Pictured above are our steers on both sides. The steers weighed an average of 230.0kg and the heifers 209.3kg which isn't too bad considering both lots had a very light smallest member and this season has been quite difficult in terms of grass growth.
I brought the two older bulls and the three bull calves and their mothers in to the yards this morning, in preparation for meeting a potential buyer of a couple of the calves (they would go when they're a bit bigger, just before next spring/summer when they'd be wanted for breeding as yearlings). This contact came about because of the Women in Agribusiness fieldday here in February - I haven't advertised the bulls anywhere yet, since I've not previously had a surplus to sell.
This morning was misty and damp, so I didn't take the camera out walking with me. I went to bring the young stock in from the back paddock and rearrange them a bit, but the biggest, oldest steer (again) wouldn't come down the hill and by the time I'd gone up to see what his problem was (nothing wrong at all!) the others had all walked up and around the paddock too and didn't come back down to the gate when I called. By that time the sky was blue and clear and the sun was shining brilliantly, so I lay down on the grass and watched the trees and the tiny birds and thought calm things for a while. Still no cattle appeared, so I left them there and walked home again, enjoying the sunshine and warmth.

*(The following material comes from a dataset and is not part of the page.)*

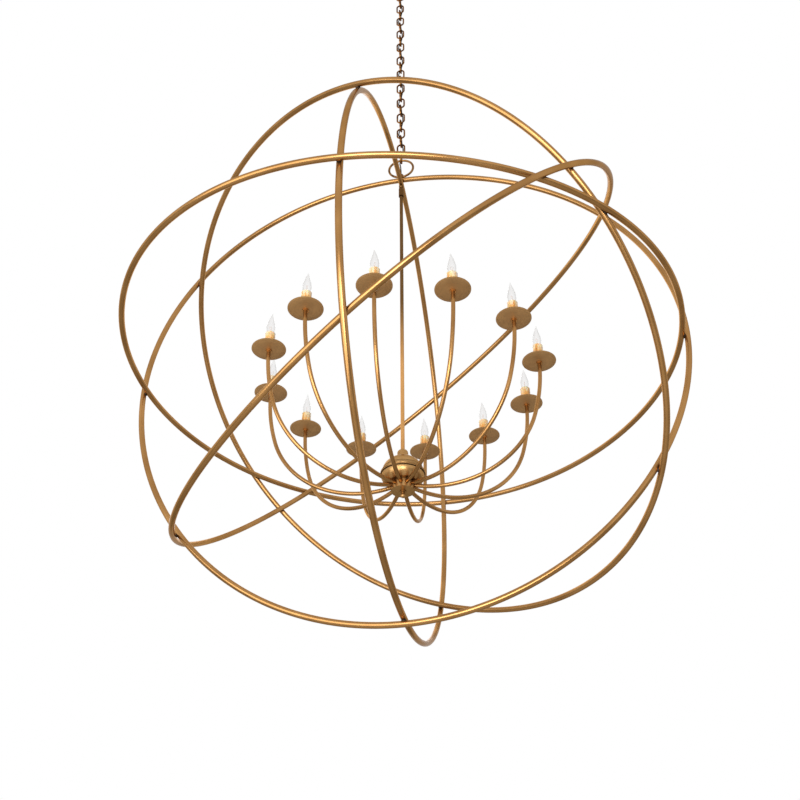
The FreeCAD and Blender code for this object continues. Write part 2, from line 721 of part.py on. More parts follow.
def weld_bead(dim, orb, outer, inner, direction):
    """Bead between two crossing tubes, hollowed to fit round both."""
    middle = direction * ((orb.reach(outer, direction) + orb.reach(inner, direction)) / 2)
    bead = Part.makeSphere(dim.weld_dia.value / 2, middle, direction)
    half = dim.weld_dia.value
    for ring in (outer, inner):
        point, heading = orb.station(ring, orb.angle(ring, direction))
        hollow = Part.makeCylinder(orb.tube / 2 + dim.weld_clearance.value, 2 * half,
                                   point - heading * half, heading)
        bead = bead.cut(hollow)
    return bead


# The stem and the hub.

def make_stem(doc, dim, orb):
    """Stem from under the hub to the upper crossing: a coupling, a bead, then a bored threaded end."""
    foot = hub_foot_drop(dim)
    under_ring = orb.reach("side", Vector(0, 0, 1)) - orb.tube / 2 - dim.running_gap.value
    bead = as_size(under_ring + foot.value) - dim.stem_bead_height
    coupling = bead - dim.coupling_height
    top = as_size(loop_base_height(dim) - orb_height(dim, orb) + foot.value) + dim.nipple_engagement
    radius = dim.stem_dia / 2
    turned(doc, "stem", [
        (0, 0),
        (radius, 0),
        (radius, coupling),
        (dim.coupling_dia / 2, coupling),
        (dim.coupling_dia / 2, bead - dim.coupling_shoulder, dim.coupling_curve, -1),
        (radius, bead, dim.stem_bead_curve, -1),
        (radius, bead + dim.stem_bead_height),
        (dim.nipple_dia / 2, bead + dim.stem_bead_height),
        (dim.nipple_dia / 2, top),
        (dim.nipple_bore / 2, top),
        (dim.nipple_bore / 2, top - dim.stem_bore_depth),
        (0, top - dim.stem_bore_depth),
    ], (0, 0, orb_height(dim, orb) - foot.value))


def dome_foot_drop(dim):
    """Drop from the orb's centre to the foot of the hub's dome."""
    return dim.neck_top_drop + dim.neck_height + dim.dome_height


def drum_drop(dim):
    """Drop from the orb's centre to the top of the drum that gathers the arms."""
    return dome_foot_drop(dim) + rim_height(dim) + dim.bowl_height


def rim_height(dim):
    """Height of the hub's rim: two beads and the groove between them."""
    return dim.rim_bead * 2 + dim.rim_groove


def hub_foot_drop(dim):
    """Drop from the orb's centre to the underside of the drum."""
    return drum_drop(dim) + dim.collector_height


def make_hub(doc, dim, centre):
    """Dome with its neck, bowl with its beaded rim, drum with a seat for each arm, and finial."""
    bore = dim.stem_dia / 2 + dim.running_gap
    full = dim.dome_height + dim.neck_height
    neck = dim.neck_dia / 2
    turned(doc, "hub_dome", [
        (bore, 0),
        (dim.dome_dia / 2, 0),
        (dim.dome_dia / 2, dim.dome_foot_height),
        (dim.dome_dia / 2 - dim.dome_step, dim.dome_foot_height, dim.dome_curve, -1),
        (neck, dim.dome_height),
        (neck, full - dim.neck_curve, dim.neck_curve, -1),
        (neck - dim.neck_curve, full),
        (bore, full),
    ], (0, 0, centre - dome_foot_drop(dim).value))
    groove = dim.rim_dia / 2 - dim.rim_relief
    upper = dim.bowl_height + dim.rim_bead + dim.rim_groove
    turned(doc, "hub_bowl", [
        (bore, 0),
        (dim.bowl_foot_dia / 2, 0, dim.bowl_curve, -1),
        (dim.bowl_mouth_dia / 2, dim.bowl_height),
        (groove, dim.bowl_height, dim.rim_bead_curve, -1),
        (groove, dim.bowl_height + dim.rim_bead),
        (groove, upper, dim.rim_bead_curve, -1),
        (groove, upper + dim.rim_bead),
        (bore, upper + dim.rim_bead),
    ], (0, 0, centre - drum_drop(dim).value))
    make_drum(doc, dim, centre)
    neck_top = dim.finial_height - dim.finial_flange_height
    ball = dim.finial_dia / 2
    ball_top = ball + as_size(math.sqrt(ball.value ** 2 - (dim.finial_neck_dia.value / 2) ** 2))
    turned(doc, "finial", [
        (0, 0, ball, -1),
        (dim.finial_neck_dia / 2, ball_top),
        (dim.finial_neck_dia / 2, neck_top),
        (dim.finial_flange_dia / 2, neck_top),
        (dim.finial_flange_dia / 2, dim.finial_height),
        (0, dim.finial_height),
    ], (0, 0, centre - (hub_foot_drop(dim) + dim.finial_height).value))


def make_drum(doc, dim, centre):
    """Drum under the bowl with a sloping round seat for each arm."""
    height = dim.collector_height.value
    gap = dim.running_gap.value
    radius = dim.collector_dia.value / 2
    foot = Vector(0, 0, -hub_foot_drop(dim).value)
    drum = Part.makeCylinder(radius, height, foot)
    drum = drum.cut(Part.makeCylinder(dim.stem_dia.value / 2 + gap, height, foot))
    start, heading = arm_start(dim)
    depth = 2 * dim.arm_socket_depth.value
    seats = []
    for angle in arm_angles(dim):
        seat = Part.makeCylinder(dim.arm_tube.value / 2 + gap, depth, start - heading * gap, heading)
        seat.rotate(Vector(0, 0, 0), Vector(0, 0, 1), angle)
        seats.append(seat)
    feature(doc, "arm_drum", drum.cut(seats), FreeCAD.Placement(Vector(0, 0, centre), FreeCAD.Rotation()))


# The arms, pans, candles and lamps.

def arm_angles(dim):
    """Directions of the arms, evenly spread."""
    count = int(dim.arm_count.value)
    return [360 / count * index for index in range(count)]


def arm_start(dim):
    """Inner end of an arm's axis in the XZ plane from the orb's centre, and its heading there."""
    dip = math.radians(dim.arm_dip_angle.value)
    heading = Vector(math.cos(dip), 0, -math.sin(dip))
    face = Vector(dim.collector_dia.value / 2, 0, -(drum_drop(dim) + dim.arm_socket_drop).value)
    return face - heading * (dim.arm_socket_depth.value / math.cos(dip)), heading


def arm_path(dim):
    """An arm's axis in the XZ plane: a lower bend up from the drum, then a longer one to upright."""
    start, heading = arm_start(dim)
    dip = math.radians(dim.arm_dip_angle.value)
    knee = math.radians(dim.arm_knee_angle.value)
    end = Vector(dim.arm_reach.value, 0, -(dim.pan_drop + dim.pan_nut_height - dim.arm_seat_depth).value)
    across, up = end.x - start.x, end.z - start.z
    lower, upper = solve([[math.sin(knee) + math.sin(dip), 1 - math.sin(knee)],
                          [math.cos(dip) - math.cos(knee), math.cos(knee)]], [across, up])
    joint = start + Vector(lower * (math.sin(knee) + math.sin(dip)), 0,
                           lower * (math.cos(dip) - math.cos(knee)))
    rising = Vector(math.cos(knee), 0, math.sin(knee))
    return [arc_onward(start, heading, joint), arc_onward(joint, rising, end)]


def make_arms(doc, dim, centre):
    """Each arm with the nut on its upper end and the drip pan on the nut."""
    gap = dim.running_gap
    seat = (dim.arm_tube / 2 + gap)
    nut = turned(doc, "pan_nut", [
        (seat, 0),
        (dim.pan_nut_dia / 2, 0),
        (dim.pan_nut_dia / 2, dim.pan_nut_height),
        (0, dim.pan_nut_height),
        (0, dim.arm_seat_depth),
        (seat, dim.arm_seat_depth),
    ], (0, 0, 0))
    brim = (dim.pan_dia - dim.pan_floor_dia) / 2
    bend = (brim * brim / dim.pan_rise + dim.pan_rise) / 2
    pan = turned(doc, "drip_pan", [
        (dim.pan_hole / 2, 0),
        (dim.pan_floor_dia / 2, 0, bend, -1),
        (dim.pan_dia / 2, dim.pan_rise),
        (dim.pan_dia / 2, dim.pan_rise + dim.pan_wall, bend, 1),
        (dim.pan_floor_dia / 2, dim.pan_wall),
        (dim.pan_hole / 2, dim.pan_wall),
    ], (0, 0, 0))
    del pieces[-2:]
    doc.recompute()
    bar = tube(arm_path(dim), dim.arm_tube.value)
    seat_height = -dim.pan_drop.value
    pan_shape = pan.Shape.copy()
    pan_shape.translate(Vector(dim.arm_reach.value, 0, seat_height))
    nut_shape = nut.Shape.copy()
    nut_shape.translate(Vector(dim.arm_reach.value, 0, seat_height - dim.pan_nut_height.value))
    arm = Part.makeCompound([bar, nut_shape, pan_shape])
    for number, angle in enumerate(arm_angles(dim), start=1):
        place = FreeCAD.Placement(Vector(0, 0, centre), FreeCAD.Rotation(Vector(0, 0, 1), angle))
        feature(doc, f"arm_{number:02d}", arm, place)


def make_candles(doc, dim, centre):
    """A candle sleeve with its lamp socket on each pan, and a flame-shaped lamp in each socket."""
    outside = dim.sleeve_dia / 2
    inside = outside - dim.sleeve_wall
    socket = dim.socket_dia / 2
    socket_top = dim.sleeve_height - dim.socket_recess
    bore = dim.lamp_base_dia / 2 + dim.lamp_fit
    bore_foot = socket_top - dim.socket_bore_depth
    base = dim.lamp_base_dia / 2
    lamp_foot = socket_top - dim.lamp_base_length
    glass_foot = socket_top + dim.lamp_fit - lamp_foot
    swell = glass_foot + dim.bulb_swell
    tip = dim.bulb_length + dim.sleeve_height - lamp_foot
    neck = dim.bulb_neck_dia / 2
    widest = dim.bulb_dia / 2
    for number, angle in enumerate(arm_angles(dim), start=1):
        x = dim.arm_reach * math.cos(math.radians(angle))
        y = dim.arm_reach * math.sin(math.radians(angle))
        seat = centre - (dim.pan_drop - dim.pan_wall).value
        turned(doc, f"candle_{number:02d}", [
            (0, 0),
            (outside, 0),
            (outside, dim.sleeve_height),
            (inside, dim.sleeve_height),
            (inside, dim.sleeve_wall),
            (socket, dim.sleeve_wall),
            (socket, socket_top),
            (bore, socket_top),
            (bore, bore_foot),
            (0, bore_foot),
        ], (x, y, seat))
        turned(doc, f"lamp_{number:02d}", [
            (0, 0),
            (base, 0),
            (base, glass_foot),
            (neck, glass_foot, dim.bulb_swell * 1.2, -1),
            (widest, swell, dim.bulb_length * 1.2, -1),
            (dim.bulb_tip_dia / 2, tip),
            (0, tip),
        ], (x, y, seat + lamp_foot.value))


def faulty(piece):
    """What is wrong with a sub-part, or an empty string."""
    if "Invalid" in piece.State or "Error" in piece.State:
        return "state " + " ".join(piece.State)
    if piece.Shape.isNull() or not piece.Shape.isValid():
        return "no valid shape"
    if not piece.Shape.Solids:
        return "no solid"
    return ""


def main():
    """Build the chandelier and write one file for each sub-part."""
    os.makedirs(OUT_DIR, exist_ok=True)
    doc = FreeCAD.newDocument("orb_chandelier")
    dim = make_sheet(doc)
    orb = Orb(dim)
    centre = orb_height(dim, orb)
    make_canopy(doc, dim)
    make_strap(doc, dim)
    make_canopy_nipple(doc, dim)
    make_canopy_loop(doc, dim)
    make_chain(doc, dim)
    make_cord(doc, dim)
    make_hanging_loop(doc, dim)
    make_rings(doc, dim, orb)
    make_stem(doc, dim, orb)
    make_hub(doc, dim, centre)
    make_arms(doc, dim, centre)
    make_candles(doc, dim, centre)
    doc.recompute()
    faults = [f"{piece.Label}: {faulty(piece)}" for piece in doc.Objects
              if hasattr(piece, "Shape") and "Error" in piece.State]
    faults += [f"{piece.Label}: {faulty(piece)}" for piece in pieces if faulty(piece)]
    if faults:
        raise RuntimeError("; ".join(faults))
    for piece in pieces:
        piece.Shape.exportStep(os.path.join(OUT_DIR, piece.Label + ".step"))
    print(len(pieces), "sub-parts, orb centre at", round(centre, 2))


main()
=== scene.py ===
import math

import bpy
import numpy as np
from mathutils import Matrix, Vector


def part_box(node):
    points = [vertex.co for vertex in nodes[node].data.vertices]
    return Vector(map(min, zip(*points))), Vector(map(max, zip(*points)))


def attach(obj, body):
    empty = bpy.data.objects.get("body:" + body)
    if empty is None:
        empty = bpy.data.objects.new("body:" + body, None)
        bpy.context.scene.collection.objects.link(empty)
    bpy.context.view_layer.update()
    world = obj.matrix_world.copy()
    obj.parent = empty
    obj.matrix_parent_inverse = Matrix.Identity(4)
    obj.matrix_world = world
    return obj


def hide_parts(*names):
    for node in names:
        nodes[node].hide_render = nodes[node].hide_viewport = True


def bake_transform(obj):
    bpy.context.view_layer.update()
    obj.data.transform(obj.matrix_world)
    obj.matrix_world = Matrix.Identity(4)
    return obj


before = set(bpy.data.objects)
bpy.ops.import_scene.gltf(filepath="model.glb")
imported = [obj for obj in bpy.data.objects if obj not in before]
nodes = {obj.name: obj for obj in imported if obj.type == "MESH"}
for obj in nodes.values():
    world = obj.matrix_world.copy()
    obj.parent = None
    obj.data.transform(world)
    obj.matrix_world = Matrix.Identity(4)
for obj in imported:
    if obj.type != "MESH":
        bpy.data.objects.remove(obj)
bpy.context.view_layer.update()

# Places and sizes in the row frame, in metres.

DOME_FOOT_DROP = 0.418
PAN_SEAT_DROP = 0.0495
CENTRE = Vector((0, 0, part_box("hub_dome")[0].z + DOME_FOOT_DROP))
RING_RADIUS = 0.905
TUBE_RADIUS = 0.0095
ARM_COUNT = 12
ARM_REACH = 0.449
PAN_SEAT = CENTRE.z - PAN_SEAT_DROP
SLEEVE_HEIGHT = 0.066


# The camera stands below the orb and looks up at it. Its place counts in ring radii.

CAMERA_AZIMUTH = math.radians(10.4)
CAMERA_OUT = 2.905
CAMERA_DROP = 2.303
CAMERA_YAW = 0.003
CAMERA_PITCH = 0.637
CAMERA_ROLL = -0.004
SENSOR_WIDTH = 36
FOCAL_PIXELS = 1010
PICTURE_PIXELS = 800


def place_camera():
    heading = CAMERA_AZIMUTH + CAMERA_YAW
    offset = Vector((CAMERA_OUT * math.sin(CAMERA_AZIMUTH), -CAMERA_OUT * math.cos(CAMERA_AZIMUTH),
                     -CAMERA_DROP)) * RING_RADIUS
    forward = Vector((-math.sin(heading) * math.cos(CAMERA_PITCH),
                      math.cos(heading) * math.cos(CAMERA_PITCH), math.sin(CAMERA_PITCH)))
    level = Vector((math.cos(heading), math.sin(heading), 0))
    up = level.cross(forward)
    right = level * math.cos(CAMERA_ROLL) + up * math.sin(CAMERA_ROLL)
    up = right.cross(forward)
    turn = Matrix((right, up, -forward)).transposed().to_4x4()
    data = bpy.data.cameras.new("camera")
    data.sensor_width = SENSOR_WIDTH
    data.lens = SENSOR_WIDTH * FOCAL_PIXELS / PICTURE_PIXELS
    data.clip_start = 0.05
    data.clip_end = 100
    camera = bpy.data.objects.new("camera", data)
    bpy.context.scene.collection.objects.link(camera)
    camera.matrix_world = Matrix.Translation(CENTRE + offset) @ turn
    bpy.context.scene.camera = camera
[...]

Now that the majority of the cows are weaned from their calves, it's time for the four stud cows which had no calves, to rejoin the rest of the herd. I brought them up to graze in the paddock next to the rest of the cows, so hopefully they'll do a bit of familiarisation before I put them together. I'm not altogether sure, but I think some of the fighting and social order sorting can be avoided by letting them get a good look and smell of each other for a while before mixing them.